A slight hesitation. "I've done a bit."

"I happen to be in temporary need of a driver."

"Really, my lord? Do you think—could I—?"

"Perhaps."

The corporal's forehead crinkled in mild dismay. "It's part of my job to keep him alive, Martin. You wouldn't embarrass me, would you?"

Martin gave him a brotherly curl of the lip, but disdained, interestingly, to rise to the bait. His attention was on Miles. "When could I start?"

"Any time, I suppose. Today, if you like." Yes, he needed to at least go to the grocery and get another crate of Reddi-Meals! "There probably wouldn't be much to do at first, but I wouldn't know in advance when I wanted you, so I'd like you to live in. You could spend your spare time studying up for your Service entrance evaluations." Plus, of course, the medical watch. Would the acquisition of the possibly-more-pliable Martin be enough to displace Ivan? He would have to apprise Martin of that extra little detail of his job later.

No. Sooner. The next attack could happen any time. Unfair, to hit the kid with a convulsing employer and no warning. Elli Quinn would agree. "I can't drive myself. I've been having trouble with seizures. An after-affect of an acute case of death I picked up last year, courtesy of … a well-aimed needle grenade. The cryo-revival almost worked."

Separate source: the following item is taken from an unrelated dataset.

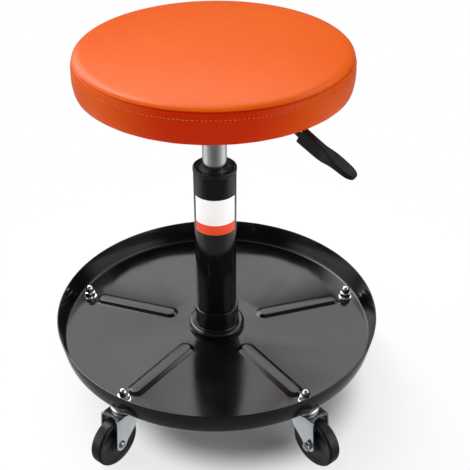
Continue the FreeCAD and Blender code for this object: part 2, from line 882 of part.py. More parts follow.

The corporal looked enlightened. "I never thought a courier's job was the feather bed some people make it out to be."

Martin stared down at him in utter fascination, almost as impressed as he'd been by the drain-cleaning confession. "You were dead, my lord?"

"So they tell me."

"What was it like?"

"I don't know," said Miles shortly. "I missed it." He relented slightly. "Being alive again hurt, though."

"Wow." Martin shoved the lacquer box toward his brother. Zap the Cat emerged again to roll backwards across the mirror-polished toes of the corporal's boots, purring wildly, waving her claws in the air, and glaring at the box.

"Calm down, Zap, you'll set off the alarms," said the corporal, amused. He set the box down on the kiosk's tiny table and released the lid. Somewhat absently, he tore off the cover of his Service-issue ready-meal lunch, and set it on the floor; Zap sniffed it, and returned to clawing his booted leg and looking longingly at the lacquered box.